Data:
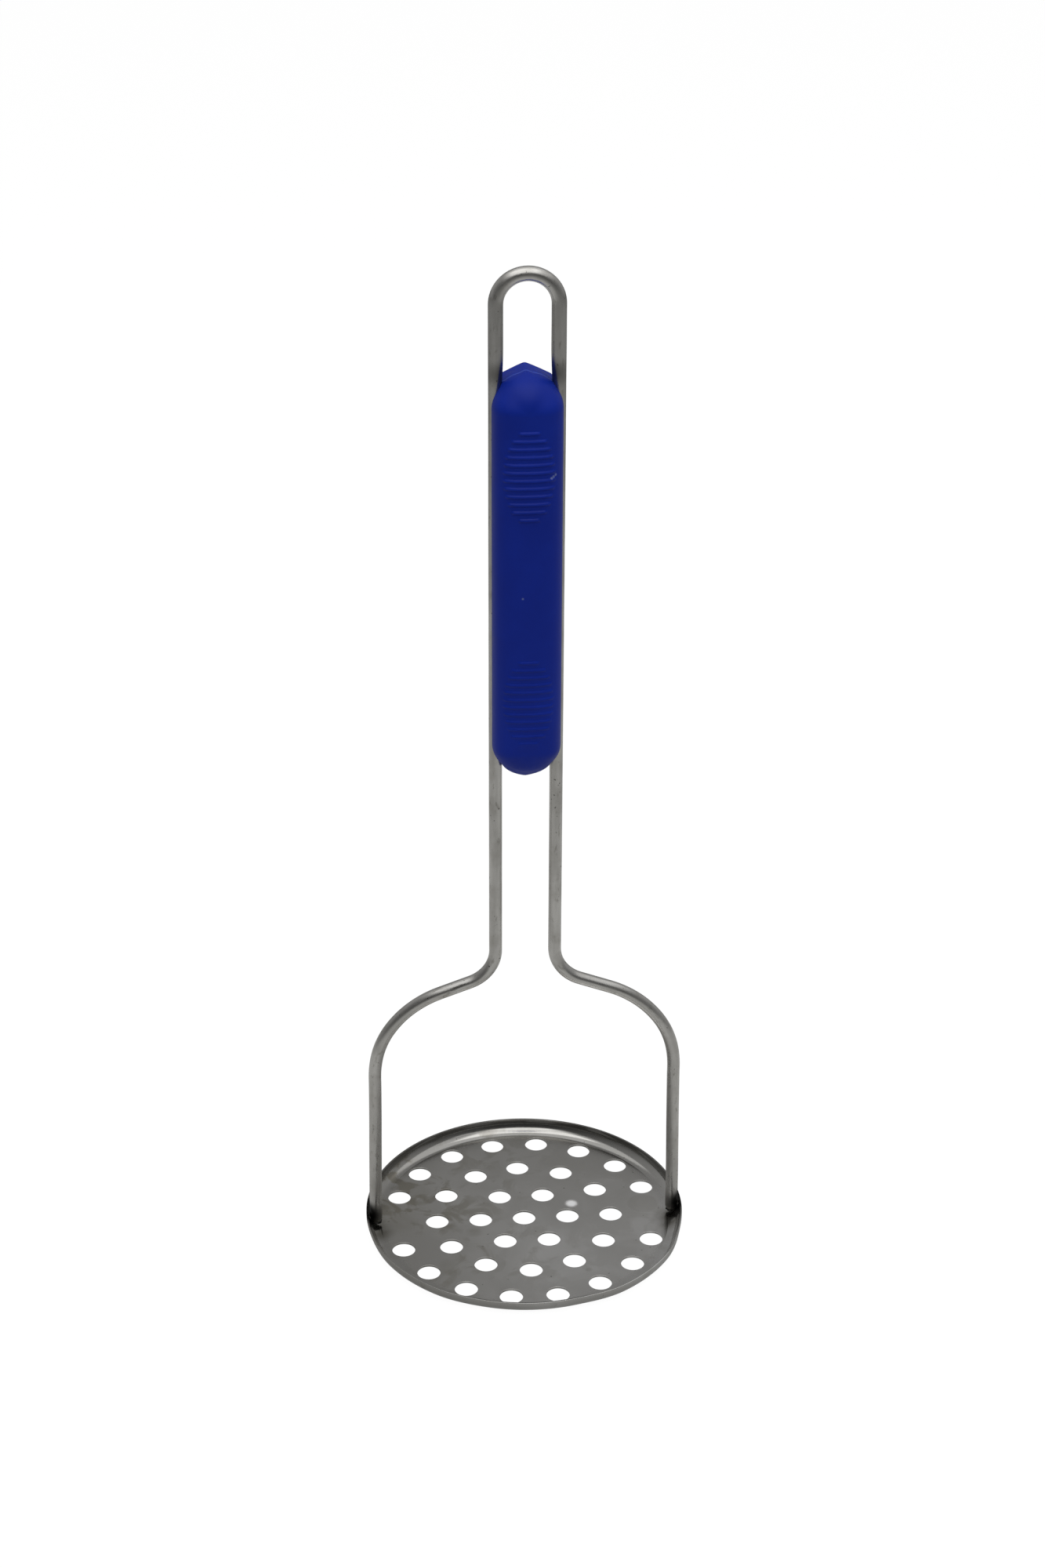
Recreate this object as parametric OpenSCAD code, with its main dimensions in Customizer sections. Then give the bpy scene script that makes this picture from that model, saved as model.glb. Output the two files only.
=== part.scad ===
// Potato masher: a bent wire frame, a perforated disc and a two-shell grip.
// Millimetres. Z runs up the handle, X across the frame, and the grip's front faces -Y.
// The origin is the centre of the disc's flat underside.

/* [Wire frame] */
// Diameter of the round wire
wire_d = 4; // [3.5:0.1:4.5]
// Height from the disc's underside to the top of the hanging loop
frame_h = 321.4; // [305:0.1:340]
// Distance between the centres of the two handle runs
handle_span = 18.2; // [17:0.1:18.2]
// Height at which the handle runs start to bend outward
neck_z = 101.4; // [98:0.1:110]
// Bend radius of the necks, at the wire's centre
neck_r = 12; // [11:0.5:12]
// Bend radius of the shoulders, at the wire's centre
shoulder_r = 33; // [32:0.5:33]
// Length of the straight slope between neck and shoulder
slope_len = 10; // [9.5:0.1:10]
// Height of the wire's cut ends above the disc's underside
foot_z = 2.3; // [2.3:0.1:2.6]

/* [Disc] */
// Outer diameter of the upturned rim
disc_d = 101.4; // [101.4:0.1:102.4]
// Thickness of the sheet
sheet_t = 0.6; // [0.5:0.05:0.6]
// Height of the rim above the underside
rim_h = 5; // [4.6:0.1:6]
// Inner radius of the bend between floor and rim
rim_bend_r = 3.4; // [3:0.1:3.4]
// Diameter of the punched holes
hole_d = 7.3; // [5:0.1:8]
// Distance from one ring of holes to the next
hole_pitch = 14; // [12:0.5:14]
// Number of rings of holes around the central one
hole_rings = 3; // [1:1:3]

/* [Grip] */
// Width of the grip
grip_w = 20.5; // [20:0.1:21]
// Depth of each shell, from the parting plane to the crown
shell_depth = 9.5; // [8:0.1:11]
// Height of the grip's lower end
grip_bottom = 163.7; // [155:0.1:164]
// Height of the grip's upper end
grip_top = 290.2; // [288:0.1:293]
// Squareness of the shell's cross-section: 2 is an ellipse, 4 is nearly a box
grip_squareness = 3; // [2.2:0.1:4]
// Thickness of the shell over its pocket
shell_wall = 2.2; // [1.6:0.1:3]
// Clearance between wire and groove, on the radius
groove_gap = 0.05; // [0.02:0.01:0.2]
// Raised ribs in each grip patch
rib_count = 12; // [6:1:12]
// Distance from one rib to the next
rib_pitch = 2.4; // [2:0.05:2.45]
// Width of the longest rib
rib_span = 15; // [10:0.5:16]

/* [Hidden] */
$fn = 96;
steel = [0.50, 0.51, 0.49];
blue = [0.06, 0.10, 0.55];

wire_r = wire_d / 2;
handle_x = handle_span / 2;
// The slope falls 44 for every 117 across and is then 125 long. This whole-number triangle
// puts both ends of each bend on round numbers.
fall_sin = 44 / 125;
fall_cos = 117 / 125;
bend_turn = atan2(117, 44);
shoulder_run = shoulder_r * (1 - fall_sin);
neck_run = neck_r * (1 - fall_sin);
leg_x = handle_x + neck_run + slope_len * fall_cos + shoulder_run;
shoulder_z = neck_z - (neck_r + shoulder_r) * fall_cos - slope_len * fall_sin;
loop_z = frame_h - wire_r - handle_x;

disc_r = disc_d / 2;
wall_r = disc_r - sheet_t;
bend_centre_r = wall_r - rim_bend_r;
bend_centre_z = sheet_t + rim_bend_r;
bend_steps = 8;
lip_r = sheet_t / 2;
punch_over = 1;

weld_r = 1.5;
weld_bottom = 3;
weld_top = 4.4;

grip_r = grip_w / 2;
grip_spring_bottom = grip_bottom + grip_r;
grip_spring_top = grip_top - grip_r;
section_steps = 9;
groove_r = wire_r + groove_gap;
nib_half_w = 2.2;
nib_h = 0.6;
nib_depth = 6;
pocket_w = 10;
pocket_end = 5.2;
web_t = 1.6;
web_z = [186, 208, 230, 252, 274];
peg_z = [197, 227, 257];
boss_d = 7;
peg_d = 3.8;
peg_len = 4;
socket_d = 4;
socket_len = 5;
patch_z = [190.4, 262];
rib_t = 0.9;
rib_rise = 0.35;

module wire_arc(r, turn) {
    rotate_extrude(angle = turn)
        translate([r, 0])
            circle(r = wire_r, $fn = 48);
}

// A bend in the XZ plane about the centre [x, z]: from upright, at angle a0, round to the slope.
module slope_bend(x, z, r, a0) {
    translate([x, 0, z])
        rotate([90, 0, 0])
            rotate([0, 0, a0])
                intersection() {
                    wire_arc(r, 90);
                    rotate([0, 0, bend_turn])
                        translate([0, -4 * r, -2 * r])
                            cube(4 * r);
                }
}

module wire_side() {
    translate([leg_x, 0, foot_z])
        cylinder(r = wire_r, h = shoulder_z - foot_z);
    slope_bend(leg_x - shoulder_r, shoulder_z, shoulder_r, 0);
    translate([leg_x - shoulder_run, 0, shoulder_z + shoulder_r * fall_cos])
        rotate([0, -bend_turn, 0])
            cylinder(r = wire_r, h = slope_len);
    slope_bend(handle_x + neck_r, neck_z, neck_r, 180);
    translate([handle_x, 0, neck_z])
        cylinder(r = wire_r, h = loop_z - neck_z);
}

module wire_frame() {
    color(steel) {
        wire_side();
        mirror([1, 0, 0])
            wire_side();
        translate([0, 0, loop_z])
            rotate([90, 0, 0])
                wire_arc(handle_x, 180);
    }
}

// Points of a quarter bend of radius r about the rim's bend centre, from angle a0 to a1.
function bend_points(r, a0, a1) = [
    for (i = [0:bend_steps])
        let (a = a0 + (a1 - a0) * i / bend_steps)
            [bend_centre_r + r * cos(a), bend_centre_z + r * sin(a)]
];

// Points round the rim's lip, from its outer side to its inner side.
function lip_points() = [
    for (i = [1:bend_steps - 1])
        let (a = 180 * i / bend_steps)
            [disc_r - lip_r + lip_r * cos(a), rim_h - lip_r + lip_r * sin(a)]
];

// Half section of the disc: flat floor, bend, low wall and a rounded lip.
module disc_shell() {
    rotate_extrude($fn = 180)
        polygon(concat(
            [[0, sheet_t], [0, 0]],
            bend_points(rim_bend_r + sheet_t, -90, 0),
            [[disc_r, rim_h - lip_r]],
            lip_points(),
            [[wall_r, rim_h - lip_r]],
            bend_points(rim_bend_r, 0, -90)
        ));
}

module punch() {
    translate([0, 0, -punch_over])
        cylinder(d = hole_d, h = sheet_t + 2 * punch_over, $fn = 48);
}

// Ring number n holds 6n places. The outermost ring leaves out the two places beside the legs.
module punched_holes() {
    punch();
    for (ring = [1:hole_rings])
        for (i = [0:6 * ring - 1])
            if (ring < 3 || i % 9 != 0)
                rotate([0, 0, i * 60 / ring])
                    translate([ring * hole_pitch, 0, 0])
                        punch();
}

module masher_disc() {
    color(steel)
        difference() {
            disc_shell();
            punched_holes();
        }
}

// A nugget fills the gap between the wire and the inside of the rim.
module weld_nugget() {
    difference() {
        translate([leg_x + wire_r, 0, weld_bottom])
            cylinder(r = weld_r, h = weld_top - weld_bottom, $fn = 32);
        translate([leg_x, 0, 0])
            cylinder(r = wire_r, h = 2 * rim_h);
        rotate_extrude($fn = 180)
            polygon(concat(
                [[wall_r, 2 * rim_h]],
                bend_points(rim_bend_r, 0, -90),
                [[bend_centre_r, -punch_over], [disc_d, -punch_over], [disc_d, 2 * rim_h]]
            ));
    }
}

module leg_welds() {
    color(steel) {
        weld_nugget();
        mirror([1, 0, 0])
            weld_nugget();
    }
}

// Half cross-section of a shell, from the crown's middle to the side: [across, depth].
function section_points(grow = 0) = [
    for (i = [0:section_steps])
        let (a = 90 * i / section_steps)
            [
                (grip_r + grow) * pow(sin(a), 2 / grip_squareness),
                (shell_depth + grow) * pow(cos(a), 2 / grip_squareness)
            ]
];

module half_section(grow = 0) {
    polygon(concat([[0, 0]], section_points(grow)));
}

// The straight stretch of a shell's outside, from z0 to z1, crown towards -Y.
module shell_prism(z0, z1, grow = 0) {
    translate([0, 0, z0])
        linear_extrude(height = z1 - z0)
            mirror([0, 1]) {
                half_section(grow);
                mirror([1, 0])
                    half_section(grow);
            }
}

// A rounded end, turned about the Y axis, with its half circle towards +Z.
module shell_end() {
    rotate([90, 0, 0])
        rotate_extrude(angle = 180)
            half_section();
}

// The small point in the middle of each end.
module end_nib() {
    rotate([90, 0, 0])
        linear_extrude(height = nib_depth)
            polygon([[-nib_half_w, grip_r - nib_h], [nib_half_w, grip_r - nib_h], [0, grip_r + nib_h]]);
}

module shell_outside() {
    shell_prism(grip_spring_bottom, grip_spring_top);
    translate([0, 0, grip_spring_top]) {
        shell_end();
        end_nib();
    }
    translate([0, 0, grip_spring_bottom])
        mirror([0, 0, 1]) {
            shell_end();
            end_nib();
        }
}

// One rib: a slice of the shell grown outward, as wide as the oval patch is at that height.
module rib(z, half_w) {
    intersection() {
        shell_prism(z - rib_t / 2, z + rib_t / 2, rib_rise);
        translate([-half_w, -2 * shell_depth, z - rib_t])
            cube([2 * half_w, 1.5 * shell_depth, 2 * rib_t]);
    }
}

module rib_patch(z_mid) {
    half_h = rib_count * rib_pitch / 2;
    for (i = [0:rib_count - 1]) {
        up = (i - (rib_count - 1) / 2) * rib_pitch;
        rib(z_mid + up, rib_span / 2 * sqrt(1 - pow(up / half_h, 2)));
    }
}

module shell_pocket() {
    pocket_r = pocket_w / 2;
    pocket_bottom = grip_bottom + pocket_end + pocket_r;
    pocket_top = grip_top - pocket_end - pocket_r;
    pocket_depth = shell_depth - shell_wall;
    difference() {
        rotate([90, 0, 0])
            linear_extrude(height = pocket_depth) {
                translate([0, pocket_bottom])
                    circle(r = pocket_r);
                translate([0, pocket_top])
                    circle(r = pocket_r);
                translate([-pocket_r, pocket_bottom])
                    square([pocket_w, pocket_top - pocket_bottom]);
            }
        for (z = web_z)
            translate([-pocket_w, -shell_depth, z - web_t / 2])
                cube([2 * pocket_w, shell_depth, web_t]);
        for (z = peg_z)
            translate([0, 0, z])
                rotate([90, 0, 0])
                    cylinder(d = boss_d, h = shell_depth, $fn = 48);
    }
}

module wire_grooves() {
    for (x = [-handle_x, handle_x])
        translate([x, 0, grip_bottom - grip_r])
            cylinder(r = groove_r, h = grip_top - grip_bottom + grip_w, $fn = 48);
}

module half_shell() {
    difference() {
        union() {
            shell_outside();
            for (z = patch_z)
                rib_patch(z);
        }
        shell_pocket();
        wire_grooves();
    }
}

module grip_front() {
    color(blue) {
        half_shell();
        for (z = peg_z)
            translate([0, 0, z])
                rotate([-90, 0, 0])
                    cylinder(d = peg_d, h = peg_len, $fn = 48);
    }
}

module grip_back() {
    color(blue)
        difference() {
            mirror([0, 1, 0])
                half_shell();
            for (z = peg_z)
                translate([0, 0, z])
                    rotate([-90, 0, 0])
                        translate([0, 0, -punch_over])
                            cylinder(d = socket_d, h = socket_len + punch_over, $fn = 48);
        }
}

wire_frame();
masher_disc();
leg_welds();
grip_front();
grip_back();
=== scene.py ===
"""Potato masher: the visual model, in metres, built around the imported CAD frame.

X runs across the wire frame, Z up the handle, and the grip's front faces -Y.
"""

import math
from collections import namedtuple

import bpy
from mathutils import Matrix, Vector, noise
from mathutils.geometry import delaunay_2d_cdt


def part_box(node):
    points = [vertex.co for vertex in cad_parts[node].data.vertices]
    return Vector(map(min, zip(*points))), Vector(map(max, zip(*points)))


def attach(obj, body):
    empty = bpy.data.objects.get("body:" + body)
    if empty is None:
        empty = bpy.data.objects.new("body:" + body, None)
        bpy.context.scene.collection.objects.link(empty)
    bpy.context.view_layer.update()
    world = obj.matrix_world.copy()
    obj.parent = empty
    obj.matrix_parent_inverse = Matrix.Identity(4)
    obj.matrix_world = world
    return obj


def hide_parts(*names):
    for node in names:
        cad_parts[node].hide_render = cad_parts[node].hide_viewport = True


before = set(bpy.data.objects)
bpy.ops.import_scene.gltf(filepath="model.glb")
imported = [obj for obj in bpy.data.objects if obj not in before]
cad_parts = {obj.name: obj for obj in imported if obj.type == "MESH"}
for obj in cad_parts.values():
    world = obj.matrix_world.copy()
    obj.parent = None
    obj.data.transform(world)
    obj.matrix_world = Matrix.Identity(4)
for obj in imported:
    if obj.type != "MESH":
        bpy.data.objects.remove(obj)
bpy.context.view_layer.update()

MM = 0.001
TAU = 2 * math.pi
SIDES = (-1, 1)

# Sizes repeated from the CAD source, in millimetres. FALL_SIN and FALL_COS give the slope of the
# straight stretch between neck and shoulder.
WIRE_R = 2.0
HANDLE_X = 9.1
NECK_Z = 101.4
NECK_R = 12.0
SHOULDER_R = 33.0
SLOPE_LEN = 10.0
FALL_SIN = 44 / 125
FALL_COS = 117 / 125
SHEET_T = 0.6
RIM_BEND_R = 3.4
HOLE_R = 3.65
HOLE_PITCH = 14.0
HOLE_RINGS = 3
GRIP_R = 10.25
SHELL_DEPTH = 9.5
SQUARENESS = 3.0
GROOVE_GAP = 0.05
RIB_COUNT = 12
RIB_PITCH = 2.4
RIB_SPAN = 15.0
RIB_T = 0.9
PATCH_Z = (190.4, 262.0)
NIB_H = 0.6
POCKET_W = 10.0
POCKET_END = 5.2
POCKET_DEPTH = 7.3
WEB_T = 1.6
WEB_Z = (186.0, 208.0, 230.0, 252.0, 274.0)

# Places read from the frame, in millimetres.
wire_low, wire_high = [[c / MM for c in corner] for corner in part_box("wire_frame")]
disc_low, disc_high = [[c / MM for c in corner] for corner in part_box("masher_disc")]
grip_low, grip_high = [[c / MM for c in corner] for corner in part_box("grip_front")]
LEG_X = wire_high[0] - WIRE_R
FOOT_Z = wire_low[2]
LOOP_Z = wire_high[2] - WIRE_R - HANDLE_X
DISC_R = disc_high[1]
RIM_H = disc_high[2]
WALL_R = DISC_R - SHEET_T
FLOOR_R = WALL_R - RIM_BEND_R
GRIP_BOTTOM = grip_low[2] + NIB_H
GRIP_TOP = grip_high[2] - NIB_H
SPRING_BOTTOM = GRIP_BOTTOM + GRIP_R
SPRING_TOP = GRIP_TOP - GRIP_R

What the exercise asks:
Set down the lines above as they stand, starting with the first line and ending with the line that contains "disc's flat underside.".

Problem solution:
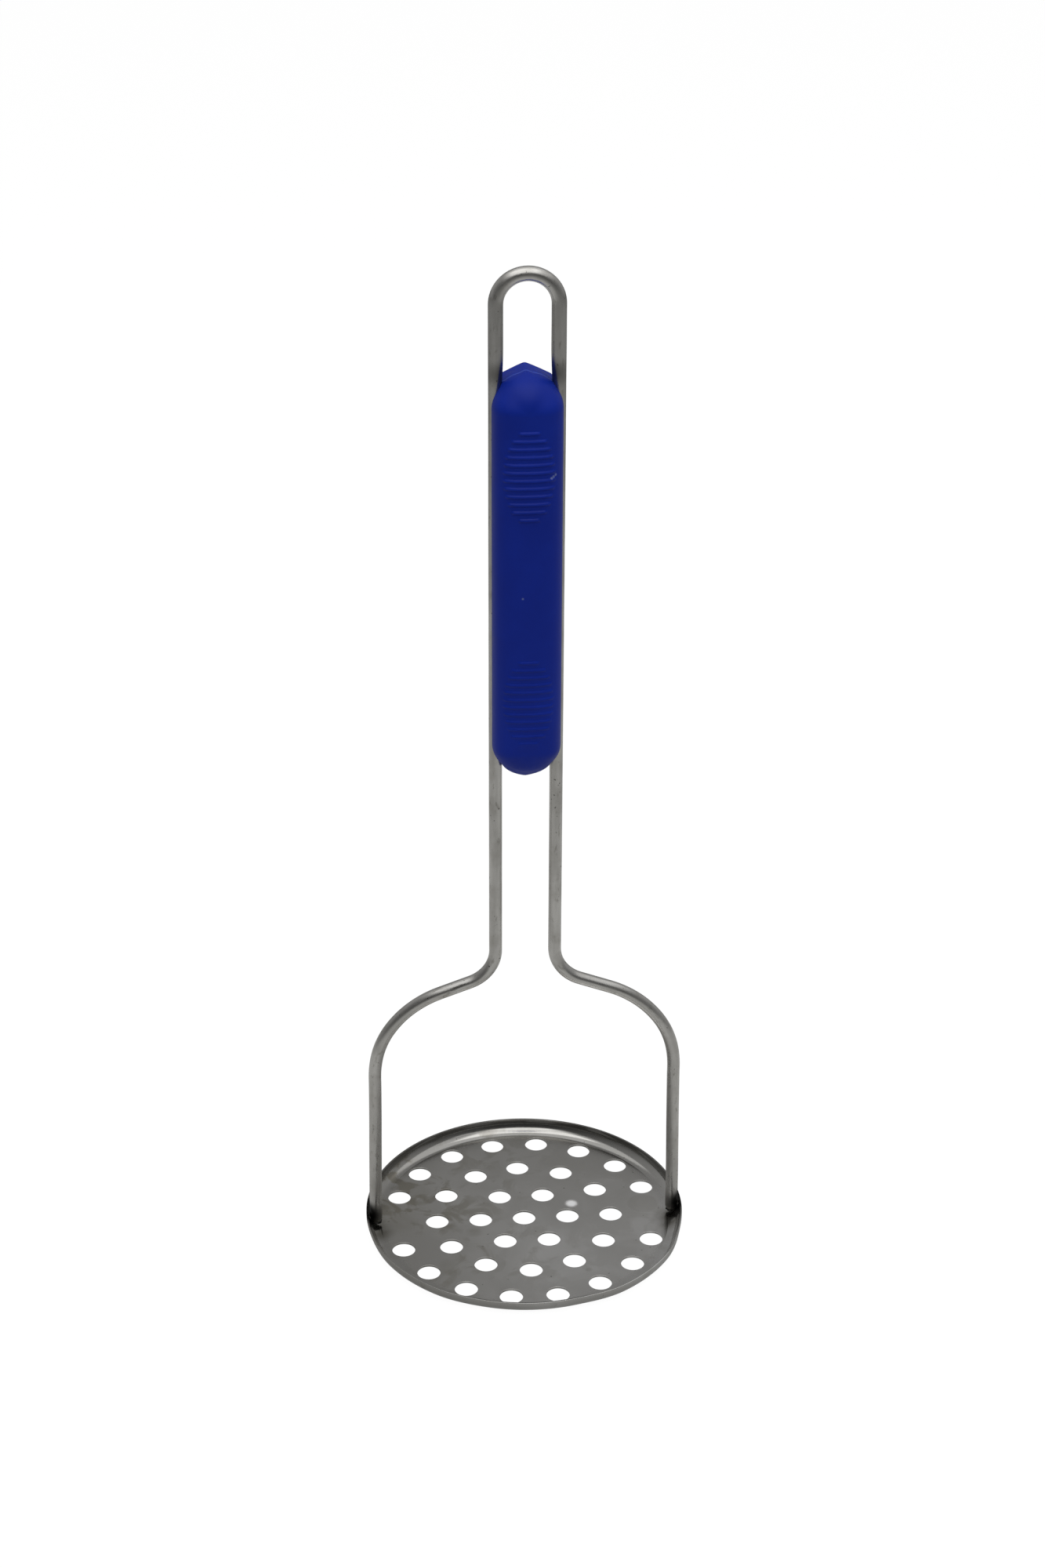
Recreate this object as parametric OpenSCAD code, with its main dimensions in Customizer sections. Then give the bpy scene script that makes this picture from that model, saved as model.glb. Output the two files only.
=== part.scad ===
// Potato masher: a bent wire frame, a perforated disc and a two-shell grip.
// Millimetres. Z runs up the handle, X across the frame, and the grip's front faces -Y.
// The origin is the centre of the disc's flat underside.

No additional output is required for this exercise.